* SET TASK *
Write out, precisely and in full, each line of the material.

* SOURCE EXCERPT *
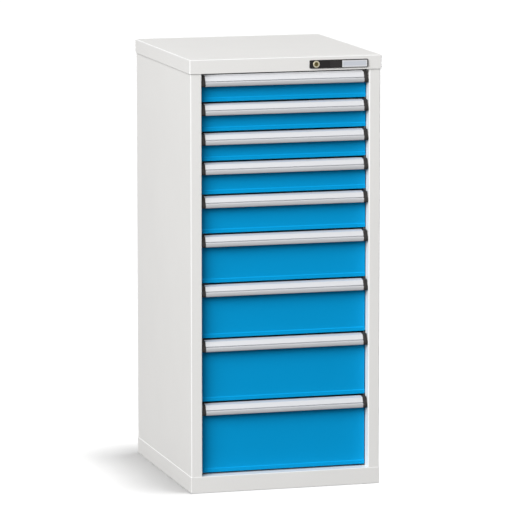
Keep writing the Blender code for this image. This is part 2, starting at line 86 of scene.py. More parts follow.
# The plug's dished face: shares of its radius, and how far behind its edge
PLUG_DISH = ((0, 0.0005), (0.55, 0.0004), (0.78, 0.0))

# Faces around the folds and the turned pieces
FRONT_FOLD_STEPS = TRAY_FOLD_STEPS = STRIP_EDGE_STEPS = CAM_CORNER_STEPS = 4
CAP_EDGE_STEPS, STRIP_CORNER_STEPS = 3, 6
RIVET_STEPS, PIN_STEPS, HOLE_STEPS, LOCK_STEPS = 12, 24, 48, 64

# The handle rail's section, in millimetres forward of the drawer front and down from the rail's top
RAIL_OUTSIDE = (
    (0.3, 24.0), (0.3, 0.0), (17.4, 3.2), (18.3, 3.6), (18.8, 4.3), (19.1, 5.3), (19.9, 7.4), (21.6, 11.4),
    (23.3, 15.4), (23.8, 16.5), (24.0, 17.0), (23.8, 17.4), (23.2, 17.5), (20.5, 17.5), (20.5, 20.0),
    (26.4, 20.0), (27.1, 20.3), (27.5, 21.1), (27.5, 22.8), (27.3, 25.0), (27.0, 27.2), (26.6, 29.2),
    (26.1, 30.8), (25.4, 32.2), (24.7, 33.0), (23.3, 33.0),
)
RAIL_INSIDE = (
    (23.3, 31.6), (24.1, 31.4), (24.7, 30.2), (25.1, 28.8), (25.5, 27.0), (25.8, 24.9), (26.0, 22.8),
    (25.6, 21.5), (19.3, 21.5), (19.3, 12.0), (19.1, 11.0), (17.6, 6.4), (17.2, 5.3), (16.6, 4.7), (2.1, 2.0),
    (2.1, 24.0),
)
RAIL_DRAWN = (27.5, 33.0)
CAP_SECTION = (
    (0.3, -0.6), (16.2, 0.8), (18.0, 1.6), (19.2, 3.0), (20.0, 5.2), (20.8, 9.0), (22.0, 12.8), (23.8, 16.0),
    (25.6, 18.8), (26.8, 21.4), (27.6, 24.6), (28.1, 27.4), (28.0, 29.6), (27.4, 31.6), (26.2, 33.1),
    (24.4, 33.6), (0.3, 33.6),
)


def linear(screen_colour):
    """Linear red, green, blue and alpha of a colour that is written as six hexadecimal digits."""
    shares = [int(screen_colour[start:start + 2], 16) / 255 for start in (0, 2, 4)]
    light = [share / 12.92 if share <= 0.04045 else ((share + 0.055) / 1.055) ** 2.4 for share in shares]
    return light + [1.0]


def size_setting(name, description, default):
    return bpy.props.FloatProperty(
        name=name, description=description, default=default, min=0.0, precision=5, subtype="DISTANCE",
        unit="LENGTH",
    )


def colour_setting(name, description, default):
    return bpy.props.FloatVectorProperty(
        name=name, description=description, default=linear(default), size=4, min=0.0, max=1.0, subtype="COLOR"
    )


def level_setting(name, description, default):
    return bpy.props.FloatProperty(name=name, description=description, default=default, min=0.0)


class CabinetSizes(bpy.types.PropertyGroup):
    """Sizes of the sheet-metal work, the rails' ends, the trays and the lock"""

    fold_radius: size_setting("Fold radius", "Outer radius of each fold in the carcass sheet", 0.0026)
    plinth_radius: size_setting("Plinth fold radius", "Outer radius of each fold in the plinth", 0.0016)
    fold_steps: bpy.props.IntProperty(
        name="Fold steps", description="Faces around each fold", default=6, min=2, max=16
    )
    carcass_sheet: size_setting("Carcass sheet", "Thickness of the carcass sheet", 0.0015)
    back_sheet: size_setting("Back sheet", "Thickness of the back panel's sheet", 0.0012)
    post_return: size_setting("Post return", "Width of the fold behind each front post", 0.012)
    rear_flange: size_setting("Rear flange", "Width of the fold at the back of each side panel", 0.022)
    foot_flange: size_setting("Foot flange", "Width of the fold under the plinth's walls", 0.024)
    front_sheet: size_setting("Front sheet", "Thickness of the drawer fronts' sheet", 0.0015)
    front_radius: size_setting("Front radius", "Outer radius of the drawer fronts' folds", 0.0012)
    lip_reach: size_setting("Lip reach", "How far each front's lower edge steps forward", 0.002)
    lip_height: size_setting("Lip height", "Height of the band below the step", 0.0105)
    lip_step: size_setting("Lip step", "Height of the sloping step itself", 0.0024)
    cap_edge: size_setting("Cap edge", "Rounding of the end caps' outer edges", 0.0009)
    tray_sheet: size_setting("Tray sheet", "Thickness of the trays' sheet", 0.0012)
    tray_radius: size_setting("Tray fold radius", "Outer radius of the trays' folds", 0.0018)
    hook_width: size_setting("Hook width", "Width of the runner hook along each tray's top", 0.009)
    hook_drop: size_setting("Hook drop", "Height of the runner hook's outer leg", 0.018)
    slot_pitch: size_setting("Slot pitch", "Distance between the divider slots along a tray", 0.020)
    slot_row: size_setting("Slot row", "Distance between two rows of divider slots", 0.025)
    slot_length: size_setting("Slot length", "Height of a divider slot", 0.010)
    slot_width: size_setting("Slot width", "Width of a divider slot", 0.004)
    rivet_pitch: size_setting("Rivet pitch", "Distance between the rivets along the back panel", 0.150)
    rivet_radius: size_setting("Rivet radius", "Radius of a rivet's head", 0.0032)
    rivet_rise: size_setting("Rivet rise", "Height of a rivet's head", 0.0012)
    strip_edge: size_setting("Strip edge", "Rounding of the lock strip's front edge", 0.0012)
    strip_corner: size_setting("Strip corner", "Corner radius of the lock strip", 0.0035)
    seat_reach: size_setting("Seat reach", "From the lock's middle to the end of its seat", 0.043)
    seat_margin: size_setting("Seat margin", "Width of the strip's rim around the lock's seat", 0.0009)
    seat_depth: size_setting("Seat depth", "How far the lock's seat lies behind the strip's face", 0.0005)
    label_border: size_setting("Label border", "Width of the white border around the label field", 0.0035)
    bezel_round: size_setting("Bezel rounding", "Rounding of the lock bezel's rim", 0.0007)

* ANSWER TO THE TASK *
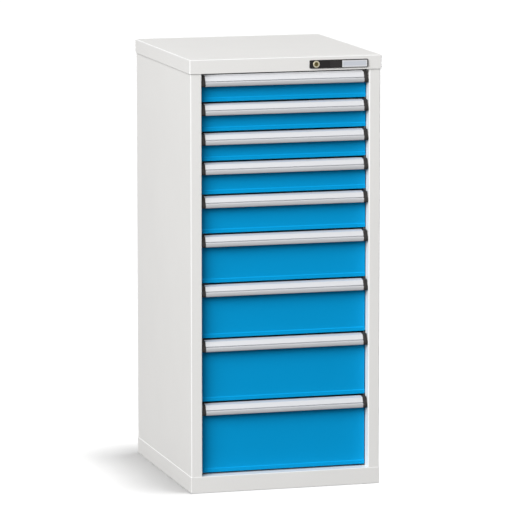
Keep writing the Blender code for this image. This is part 2, starting at line 86 of scene.py. More parts follow.
# The plug's dished face: shares of its radius, and how far behind its edge
PLUG_DISH = ((0, 0.0005), (0.55, 0.0004), (0.78, 0.0))

# Faces around the folds and the turned pieces
FRONT_FOLD_STEPS = TRAY_FOLD_STEPS = STRIP_EDGE_STEPS = CAM_CORNER_STEPS = 4
CAP_EDGE_STEPS, STRIP_CORNER_STEPS = 3, 6
RIVET_STEPS, PIN_STEPS, HOLE_STEPS, LOCK_STEPS = 12, 24, 48, 64

# The handle rail's section, in millimetres forward of the drawer front and down from the rail's top
RAIL_OUTSIDE = (
    (0.3, 24.0), (0.3, 0.0), (17.4, 3.2), (18.3, 3.6), (18.8, 4.3), (19.1, 5.3), (19.9, 7.4), (21.6, 11.4),
    (23.3, 15.4), (23.8, 16.5), (24.0, 17.0), (23.8, 17.4), (23.2, 17.5), (20.5, 17.5), (20.5, 20.0),
    (26.4, 20.0), (27.1, 20.3), (27.5, 21.1), (27.5, 22.8), (27.3, 25.0), (27.0, 27.2), (26.6, 29.2),
    (26.1, 30.8), (25.4, 32.2), (24.7, 33.0), (23.3, 33.0),
)
RAIL_INSIDE = (
    (23.3, 31.6), (24.1, 31.4), (24.7, 30.2), (25.1, 28.8), (25.5, 27.0), (25.8, 24.9), (26.0, 22.8),
    (25.6, 21.5), (19.3, 21.5), (19.3, 12.0), (19.1, 11.0), (17.6, 6.4), (17.2, 5.3), (16.6, 4.7), (2.1, 2.0),
    (2.1, 24.0),
)
RAIL_DRAWN = (27.5, 33.0)
CAP_SECTION = (
    (0.3, -0.6), (16.2, 0.8), (18.0, 1.6), (19.2, 3.0), (20.0, 5.2), (20.8, 9.0), (22.0, 12.8), (23.8, 16.0),
    (25.6, 18.8), (26.8, 21.4), (27.6, 24.6), (28.1, 27.4), (28.0, 29.6), (27.4, 31.6), (26.2, 33.1),
    (24.4, 33.6), (0.3, 33.6),
)


def linear(screen_colour):
    """Linear red, green, blue and alpha of a colour that is written as six hexadecimal digits."""
    shares = [int(screen_colour[start:start + 2], 16) / 255 for start in (0, 2, 4)]
    light = [share / 12.92 if share <= 0.04045 else ((share + 0.055) / 1.055) ** 2.4 for share in shares]
    return light + [1.0]


def size_setting(name, description, default):
    return bpy.props.FloatProperty(
        name=name, description=description, default=default, min=0.0, precision=5, subtype="DISTANCE",
        unit="LENGTH",
    )


def colour_setting(name, description, default):
    return bpy.props.FloatVectorProperty(
        name=name, description=description, default=linear(default), size=4, min=0.0, max=1.0, subtype="COLOR"
    )


def level_setting(name, description, default):
    return bpy.props.FloatProperty(name=name, description=description, default=default, min=0.0)


class CabinetSizes(bpy.types.PropertyGroup):
    """Sizes of the sheet-metal work, the rails' ends, the trays and the lock"""

    fold_radius: size_setting("Fold radius", "Outer radius of each fold in the carcass sheet", 0.0026)
    plinth_radius: size_setting("Plinth fold radius", "Outer radius of each fold in the plinth", 0.0016)
    fold_steps: bpy.props.IntProperty(
        name="Fold steps", description="Faces around each fold", default=6, min=2, max=16
    )
    carcass_sheet: size_setting("Carcass sheet", "Thickness of the carcass sheet", 0.0015)
    back_sheet: size_setting("Back sheet", "Thickness of the back panel's sheet", 0.0012)
    post_return: size_setting("Post return", "Width of the fold behind each front post", 0.012)
    rear_flange: size_setting("Rear flange", "Width of the fold at the back of each side panel", 0.022)
    foot_flange: size_setting("Foot flange", "Width of the fold under the plinth's walls", 0.024)
    front_sheet: size_setting("Front sheet", "Thickness of the drawer fronts' sheet", 0.0015)
    front_radius: size_setting("Front radius", "Outer radius of the drawer fronts' folds", 0.0012)
    lip_reach: size_setting("Lip reach", "How far each front's lower edge steps forward", 0.002)
    lip_height: size_setting("Lip height", "Height of the band below the step", 0.0105)
    lip_step: size_setting("Lip step", "Height of the sloping step itself", 0.0024)
    cap_edge: size_setting("Cap edge", "Rounding of the end caps' outer edges", 0.0009)
    tray_sheet: size_setting("Tray sheet", "Thickness of the trays' sheet", 0.0012)
    tray_radius: size_setting("Tray fold radius", "Outer radius of the trays' folds", 0.0018)
    hook_width: size_setting("Hook width", "Width of the runner hook along each tray's top", 0.009)
    hook_drop: size_setting("Hook drop", "Height of the runner hook's outer leg", 0.018)
    slot_pitch: size_setting("Slot pitch", "Distance between the divider slots along a tray", 0.020)
    slot_row: size_setting("Slot row", "Distance between two rows of divider slots", 0.025)
    slot_length: size_setting("Slot length", "Height of a divider slot", 0.010)
    slot_width: size_setting("Slot width", "Width of a divider slot", 0.004)
    rivet_pitch: size_setting("Rivet pitch", "Distance between the rivets along the back panel", 0.150)
    rivet_radius: size_setting("Rivet radius", "Radius of a rivet's head", 0.0032)
    rivet_rise: size_setting("Rivet rise", "Height of a rivet's head", 0.0012)
    strip_edge: size_setting("Strip edge", "Rounding of the lock strip's front edge", 0.0012)
    strip_corner: size_setting("Strip corner", "Corner radius of the lock strip", 0.0035)
    seat_reach: size_setting("Seat reach", "From the lock's middle to the end of its seat", 0.043)
    seat_margin: size_setting("Seat margin", "Width of the strip's rim around the lock's seat", 0.0009)
    seat_depth: size_setting("Seat depth", "How far the lock's seat lies behind the strip's face", 0.0005)
    label_border: size_setting("Label border", "Width of the white border around the label field", 0.0035)
    bezel_round: size_setting("Bezel rounding", "Rounding of the lock bezel's rim", 0.0007)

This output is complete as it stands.